From 35fbdaadac318d5c87cb3626eaf67a010c30bee3 Mon Sep 17 00:00:00 2001
From: Sergey Obukhov <sergey.obykhov@mailgunhq.com>
Date: Mon, 22 Aug 2016 16:25:04 -0700
Subject: [PATCH] use new parser each time we parse a document

---
 talon/utils.py | 30 +++++++++++++++++-------------
 1 file changed, 17 insertions(+), 13 deletions(-)
diff --git a/talon/utils.py b/talon/utils.py
index 093bc95..91386a3 100644
--- a/talon/utils.py
+++ b/talon/utils.py
@@ -178,7 +178,7 @@ def html_fromstring(s):
     """Parse html tree from string. Return None if the string can't be parsed.
     """
     try:
-        return html5parser.fromstring(s, parser=_HTML5LIB_PARSER)
+        return html5parser.fromstring(s, parser=_html5lib_parser())
     except Exception:
         pass
 
@@ -187,7 +187,7 @@ def html_document_fromstring(s):
     """Parse html tree from string. Return None if the string can't be parsed.
     """
     try:
-        return html5parser.document_fromstring(s, parser=_HTML5LIB_PARSER)
+        return html5parser.document_fromstring(s, parser=_html5lib_parser())
     except Exception:
         pass
 
@@ -220,6 +220,21 @@ def _encode_utf8(s):
     return s.encode('utf-8') if isinstance(s, six.text_type) else s
 
 
+def _html5lib_parser():
+    """
+    html5lib is a pure-python library that conforms to the WHATWG HTML spec
+    and is not vulnarable to certain attacks common for XML libraries
+    """
+    return html5lib.HTMLParser(
+        # build lxml tree
+        html5lib.treebuilders.getTreeBuilder("lxml"),
+        # remove namespace value from inside lxml.html.html5paser element tag
+        # otherwise it yields something like "{http://www.w3.org/1999/xhtml}div"

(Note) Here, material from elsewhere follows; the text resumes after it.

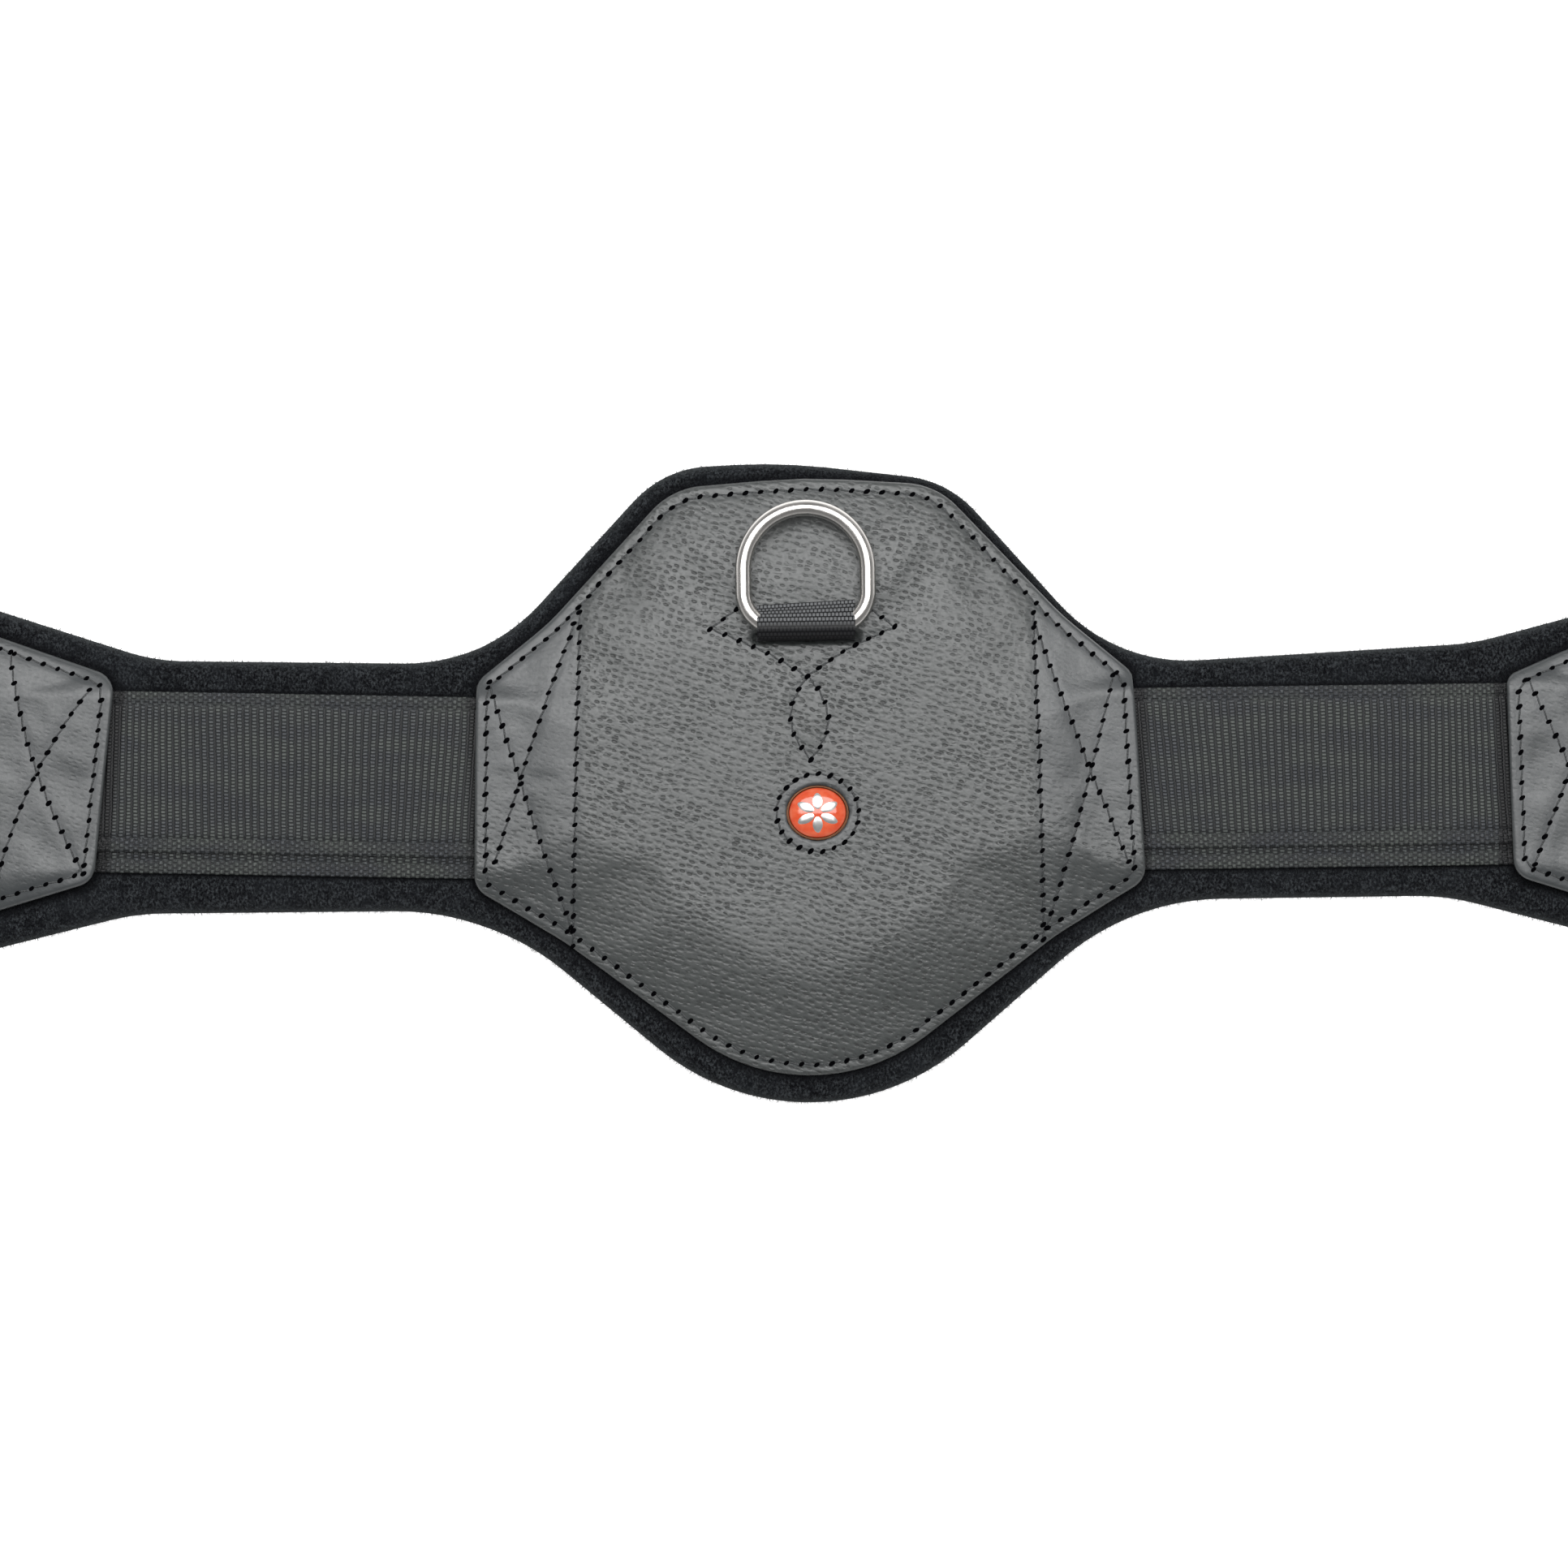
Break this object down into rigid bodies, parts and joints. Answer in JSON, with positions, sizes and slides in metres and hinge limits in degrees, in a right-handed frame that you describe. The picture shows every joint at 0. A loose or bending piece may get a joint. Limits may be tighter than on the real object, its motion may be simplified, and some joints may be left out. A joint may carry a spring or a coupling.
{
  "type": "saddle girth",
  "caption": "Short felt-lined saddle girth with leather panels over woven webbing, a centre D-ring, and roller buckles on elastic at both ends.",
  "frame": {"origin": "middle of the felt side, on the surface that the girth lies on", "axes": "+X along the girth, +Y towards the front edge with the D-ring, +Z out of the leather side"},
  "size_m": [0.744, 0.1627, 0.0208],
  "materials": {
    "leather": "pebbled, grey-black",
    "felt": "thick black felt",
    "foam": "soft closed-cell foam",
    "web": "ribbed woven webbing",
    "tape": "fine ribbed tape",
    "elastic": "woven elastic",
    "board": "stiffening board",
    "steel": "satin nickel",
    "bronze": "dark bronze",
    "resin": "clear domed resin"
  },
  "bodies": {
    "centre": {"centre_lining": "felt", "centre_foam": "foam", "centre_web_lower": "web", "centre_web_upper": "web", "centre_panel": "leather", "centre_filler": "board", "ring_tape_tail": "tape", "badge_cup": "bronze", "badge_dome": "resin", "badge_washer": "steel"},
    "d_ring": {"d_ring": "steel", "ring_tape_loop": "tape"},
    "left_wing": {"left_lining": "felt", "left_foam": "foam", "left_buckle_guard": "felt", "left_web_lower": "web", "left_web_upper": "web", "left_panel": "leather", "left_front_elastic": "elastic", "left_rear_elastic": "elastic"},
    "left_front_carriage": {"left_front_elastic_loop": "elastic"},
    "left_front_frame": {"left_front_buckle_frame": "steel"},
    "left_front_tongue": {"left_front_tongue": "steel"},
    "left_front_roller": {"left_front_roller": "steel"},
    "left_rear_carriage": {"left_rear_elastic_loop": "elastic"},
    "left_rear_frame": {"left_rear_buckle_frame": "steel"},
    "left_rear_tongue": {"left_rear_tongue": "steel"},
    "left_rear_roller": {"left_rear_roller": "steel"},
    "right_wing": {"right_lining": "felt", "right_foam": "foam", "right_buckle_guard": "felt", "right_web_lower": "web", "right_web_upper": "web", "right_panel": "leather", "right_front_elastic": "elastic", "right_rear_elastic": "elastic"},
    "right_front_carriage": {"right_front_elastic_loop": "elastic"},
    "right_front_frame": {"right_front_buckle_frame": "steel"},
    "right_front_tongue": {"right_front_tongue": "steel"},
    "right_front_roller": {"right_front_roller": "steel"},
    "right_rear_carriage": {"right_rear_elastic_loop": "elastic"},
    "right_rear_frame": {"right_rear_buckle_frame": "steel"},
    "right_rear_tongue": {"right_rear_tongue": "steel"},
    "right_rear_roller": {"right_rear_roller": "steel"}
  },
  "joints": [
    {"name": "d_ring_swing", "type": "hinge", "parent": "centre", "child": "d_ring", "pos_m": [0, 0.0406, 0.0174], "axis": [1, 0, 0], "range_deg": [0, 175]},
    {"name": "left_wing_fold", "type": "hinge", "parent": "centre", "child": "left_wing", "pos_m": [-0.135, 0, 0], "axis": [0, -1, 0], "range_deg": [0, 60]},
    {"name": "left_front_stretch", "type": "slide", "parent": "left_wing", "child": "left_front_carriage", "axis": [-1, 0, 0], "range_m": [0, 0.02], "deforming": ["left_front_elastic"]},
    {"name": "left_front_buckle_tilt", "type": "hinge", "parent": "left_front_carriage", "child": "left_front_frame", "pos_m": [-0.322, 0.026, 0.00825], "axis": [0, 1, 0], "range_deg": [0, 70]},
    {"name": "left_front_tongue_lift", "type": "hinge", "parent": "left_front_frame", "child": "left_front_tongue", "pos_m": [-0.322, 0.026, 0.00825], "axis": [0, 1, 0], "range_deg": [0, 65]},
    {"name": "left_front_roller_spin", "type": "hinge", "parent": "left_front_frame", "child": "left_front_roller", "pos_m": [-0.358, 0.026, 0.00825], "axis": [0, 1, 0], "continuous": true},
    {"name": "left_rear_stretch", "type": "slide", "parent": "left_wing", "child": "left_rear_carriage", "axis": [-1, 0, 0], "range_m": [0, 0.02], "deforming": ["left_rear_elastic"]},
    {"name": "left_rear_buckle_tilt", "type": "hinge", "parent": "left_rear_carriage", "child": "left_rear_frame", "pos_m": [-0.322, -0.026, 0.00825], "axis": [0, 1, 0], "range_deg": [0, 70]},
    {"name": "left_rear_tongue_lift", "type": "hinge", "parent": "left_rear_frame", "child": "left_rear_tongue", "pos_m": [-0.322, -0.026, 0.00825], "axis": [0, 1, 0], "range_deg": [0, 65]},
    {"name": "left_rear_roller_spin", "type": "hinge", "parent": "left_rear_frame", "child": "left_rear_roller", "pos_m": [-0.358, -0.026, 0.00825], "axis": [0, 1, 0], "continuous": true},
    {"name": "right_wing_fold", "type": "hinge", "parent": "centre", "child": "right_wing", "pos_m": [0.135, 0, 0], "axis": [0, 1, 0], "range_deg": [0, 60]},
    {"name": "right_front_stretch", "type": "slide", "parent": "right_wing", "child": "right_front_carriage", "axis": [1, 0, 0], "range_m": [0, 0.02], "deforming": ["right_front_elastic"]},
    {"name": "right_front_buckle_tilt", "type": "hinge", "parent": "right_front_carriage", "child": "right_front_frame", "pos_m": [0.322, 0.026, 0.00825], "axis": [0, -1, 0], "range_deg": [0, 70]},
    {"name": "right_front_tongue_lift", "type": "hinge", "parent": "right_front_frame", "child": "right_front_tongue", "pos_m": [0.322, 0.026, 0.00825], "axis": [0, -1, 0], "range_deg": [0, 65]},
    {"name": "right_front_roller_spin", "type": "hinge", "parent": "right_front_frame", "child": "right_front_roller", "pos_m": [0.358, 0.026, 0.00825], "axis": [0, 1, 0], "continuous": true},
    {"name": "right_rear_stretch", "type": "slide", "parent": "right_wing", "child": "right_rear_carriage", "axis": [1, 0, 0], "range_m": [0, 0.02], "deforming": ["right_rear_elastic"]},
    {"name": "right_rear_buckle_tilt", "type": "hinge", "parent": "right_rear_carriage", "child": "right_rear_frame", "pos_m": [0.322, -0.026, 0.00825], "axis": [0, -1, 0], "range_deg": [0, 70]},
    {"name": "right_rear_tongue_lift", "type": "hinge", "parent": "right_rear_frame", "child": "right_rear_tongue", "pos_m": [0.322, -0.026, 0.00825], "axis": [0, -1, 0], "range_deg": [0, 65]},
    {"name": "right_rear_roller_spin", "type": "hinge", "parent": "right_rear_frame", "child": "right_rear_roller", "pos_m": [0.358, -0.026, 0.00825], "axis": [0, 1, 0], "continuous": true}
  ]
}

+        # instead of "div", throwing the algo off
+        namespaceHTMLElements=False
+    )
+
+
 _UTF8_DECLARATION = (b'<meta http-equiv="Content-Type" content="text/html;'
                      b'charset=utf-8">')
 
@@ -228,14 +243,3 @@ _BLOCKTAGS  = ['div', 'p', 'ul', 'li', 'h1', 'h2', 'h3']

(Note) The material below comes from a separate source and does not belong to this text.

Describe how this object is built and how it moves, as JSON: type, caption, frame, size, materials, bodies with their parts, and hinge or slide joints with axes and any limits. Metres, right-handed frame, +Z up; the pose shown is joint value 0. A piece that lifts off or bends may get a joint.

 _HARDBREAKS = ['br', 'hr', 'tr']
 
 _RE_EXCESSIVE_NEWLINES = re.compile("\n{2,10}")
-
-# html5lib is a pure-python library that conforms to the WHATWG HTML spec
-# and is not vulnarable to certain attacks common for XML libraries
-_HTML5LIB_PARSER = html5lib.HTMLParser(
-    # build lxml tree
-    html5lib.treebuilders.getTreeBuilder("lxml"),
-    # remove namespace value from inside lxml.html.html5paser element tag
-    # otherwise it yields something like "{http://www.w3.org/1999/xhtml}div"
-    # instead of "div", throwing the algo off
-    namespaceHTMLElements=False
-)